** start of Recorded data **
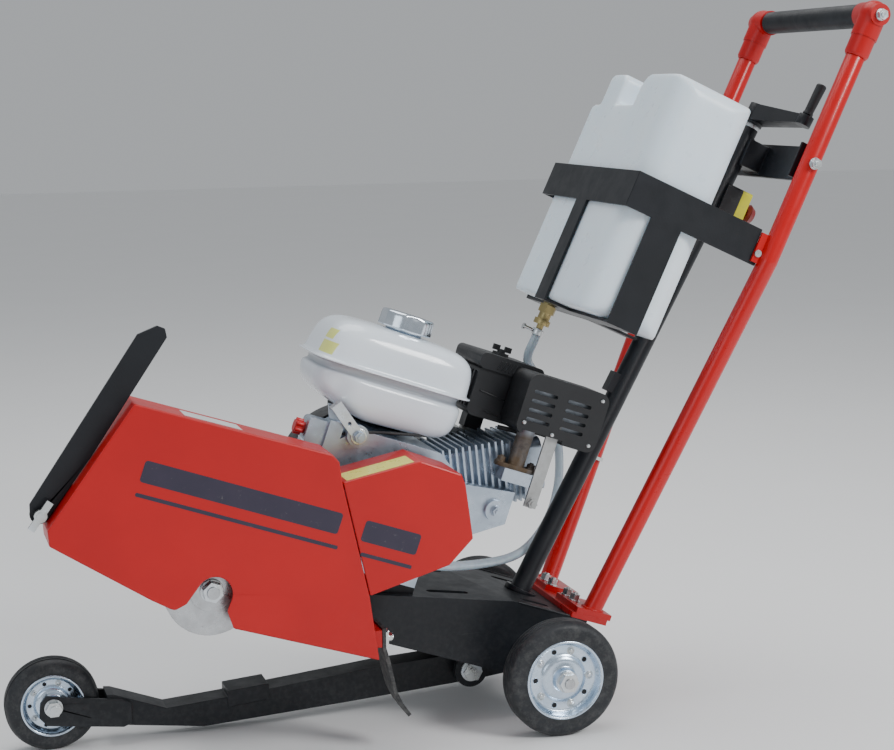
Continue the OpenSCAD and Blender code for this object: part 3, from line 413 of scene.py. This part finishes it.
# Width in metres of the small rounding on each CAD node's sharp edges
COMMON_BEVEL = 0.0004
BEVEL = {
    "blade_guard": 0.0022, "belt_cover": 0.002, "base_frame": 0.002, "front_arm": 0.002,
    "tank_cradle": 0.0009, "pointer_bar": 0.0006, "crank_arm": 0.0012, "crank_bracket": 0.0009,
    "estop_box": 0.001, "muffler_guard": 0.0, "air_cleaner": 0.0012, "crankcase": 0.0008,
    "cylinder_head": 0.0008, "handle_elbows": 0.0008, "rear_bracket": 0.001, "muffler": 0.001,
    "axle_nuts": 0.0006, "frame_bolts": 0.0005, "arbor_nut": 0.0006, "arm_pivot_bolt": 0.0006,
    "front_axle": 0.0006, "drain_fitting": 0.0005, "blade_flanges": 0.0006, "fuel_cap": 0.0008,
}
for name, o in frame["nodes"].items():
    slot_name = node_slot[name]
    o.data.materials.clear()
    o.data.materials.append(M[slot_name])
    width = BEVEL.get(name, COMMON_BEVEL)
    if width:
        weld = o.modifiers.new("weld", "WELD")
        weld.merge_threshold = 0.000004
        bevel = o.modifiers.new("rounding", "BEVEL")
        bevel.width = width
        bevel.segments = 2
        bevel.limit_method = "ANGLE"
        bevel.angle_limit = math.radians(35)
        bevel.use_clamp_overlap = True
        bevel.harden_normals = False

# ---------- making pieces ----------


def circle(r, n):
    """n points round the origin in the plane."""
    return [(r * math.cos(2 * math.pi * k / n), r * math.sin(2 * math.pi * k / n)) for k in range(n)]


def shaped(name, part, body, mat, matrix=CHASSIS, shade=True):
    """A piece from vertices in millimetres and faces."""
    verts, faces = part
    return place(name, mesh_of(name, scaled(verts), faces), body, mat, matrix, shade)


def place(name, mesh, body, mat, matrix=None, shade=True):
    """Puts a mesh in the scene as a piece that rides a body."""
    if matrix is not None:
        mesh.transform(matrix)
    o = bpy.data.objects.new(name, mesh)
    scene.collection.objects.link(o)
    mesh.materials.append(mat)
    if shade:
        smooth(o)
    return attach(o, body)


def mesh_of(name, verts, faces):
    me = bpy.data.meshes.new(name)
    me.from_pydata([tuple(v) for v in verts], [], faces)
    me.update()
    return me


def loft(rings, cap=True):
    """Vertices and faces through closed rings of equal length."""
    n = len(rings[0])
    verts = [p for r in rings for p in r]
    faces = []
    for i in range(len(rings) - 1):
        for k in range(n):
            j = (k + 1) % n
            faces.append((i * n + k, i * n + j, (i + 1) * n + j, (i + 1) * n + k))
    if cap:
        faces.append(tuple(range(n - 1, -1, -1)))
        faces.append(tuple((len(rings) - 1) * n + k for k in range(n)))
    return verts, faces


def oblong(a, b, n, power):
    """A rounded rectangle as a superellipse of half sizes a and b."""
    ring = []
    for k in range(n):
        t = 2 * math.pi * (k + 0.5) / n
        c, s = math.cos(t), math.sin(t)
        ring.append((a * math.copysign(abs(c) ** (2 / power), c),
            b * math.copysign(abs(s) ** (2 / power), s)))
    return ring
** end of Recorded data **
▸ Required work
Copy the data above exactly. Every line must be included.

▸ Answer for the task
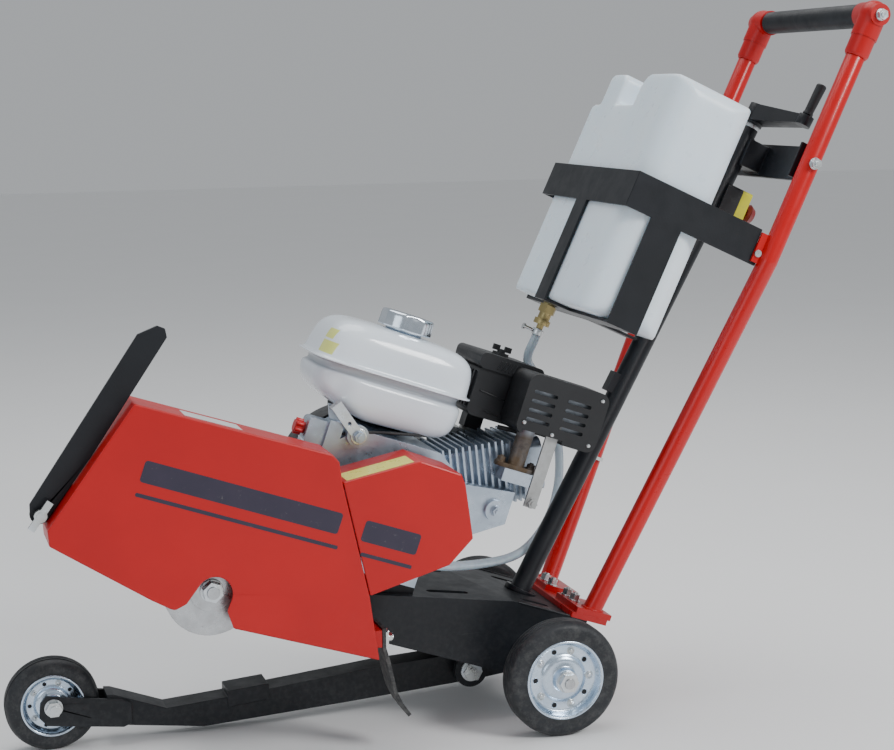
Continue the OpenSCAD and Blender code for this object: part 3, from line 413 of scene.py. This part finishes it.
# Width in metres of the small rounding on each CAD node's sharp edges
COMMON_BEVEL = 0.0004
BEVEL = {
    "blade_guard": 0.0022, "belt_cover": 0.002, "base_frame": 0.002, "front_arm": 0.002,
    "tank_cradle": 0.0009, "pointer_bar": 0.0006, "crank_arm": 0.0012, "crank_bracket": 0.0009,
    "estop_box": 0.001, "muffler_guard": 0.0, "air_cleaner": 0.0012, "crankcase": 0.0008,
    "cylinder_head": 0.0008, "handle_elbows": 0.0008, "rear_bracket": 0.001, "muffler": 0.001,
    "axle_nuts": 0.0006, "frame_bolts": 0.0005, "arbor_nut": 0.0006, "arm_pivot_bolt": 0.0006,
    "front_axle": 0.0006, "drain_fitting": 0.0005, "blade_flanges": 0.0006, "fuel_cap": 0.0008,
}
for name, o in frame["nodes"].items():
    slot_name = node_slot[name]
    o.data.materials.clear()
    o.data.materials.append(M[slot_name])
    width = BEVEL.get(name, COMMON_BEVEL)
    if width:
        weld = o.modifiers.new("weld", "WELD")
        weld.merge_threshold = 0.000004
        bevel = o.modifiers.new("rounding", "BEVEL")
        bevel.width = width
        bevel.segments = 2
        bevel.limit_method = "ANGLE"
        bevel.angle_limit = math.radians(35)
        bevel.use_clamp_overlap = True
        bevel.harden_normals = False

# ---------- making pieces ----------


def circle(r, n):
    """n points round the origin in the plane."""
    return [(r * math.cos(2 * math.pi * k / n), r * math.sin(2 * math.pi * k / n)) for k in range(n)]


def shaped(name, part, body, mat, matrix=CHASSIS, shade=True):
    """A piece from vertices in millimetres and faces."""
    verts, faces = part
    return place(name, mesh_of(name, scaled(verts), faces), body, mat, matrix, shade)


def place(name, mesh, body, mat, matrix=None, shade=True):
    """Puts a mesh in the scene as a piece that rides a body."""
    if matrix is not None:
        mesh.transform(matrix)
    o = bpy.data.objects.new(name, mesh)
    scene.collection.objects.link(o)
    mesh.materials.append(mat)
    if shade:
        smooth(o)
    return attach(o, body)


def mesh_of(name, verts, faces):
    me = bpy.data.meshes.new(name)
    me.from_pydata([tuple(v) for v in verts], [], faces)
    me.update()
    return me


def loft(rings, cap=True):
    """Vertices and faces through closed rings of equal length."""
    n = len(rings[0])
    verts = [p for r in rings for p in r]
    faces = []
    for i in range(len(rings) - 1):
        for k in range(n):
            j = (k + 1) % n
            faces.append((i * n + k, i * n + j, (i + 1) * n + j, (i + 1) * n + k))
    if cap:
        faces.append(tuple(range(n - 1, -1, -1)))
        faces.append(tuple((len(rings) - 1) * n + k for k in range(n)))
    return verts, faces


def oblong(a, b, n, power):
    """A rounded rectangle as a superellipse of half sizes a and b."""
    ring = []
    for k in range(n):
        t = 2 * math.pi * (k + 0.5) / n
        c, s = math.cos(t), math.sin(t)
        ring.append((a * math.copysign(abs(c) ** (2 / power), c),
            b * math.copysign(abs(s) ** (2 / power), s)))
    return ring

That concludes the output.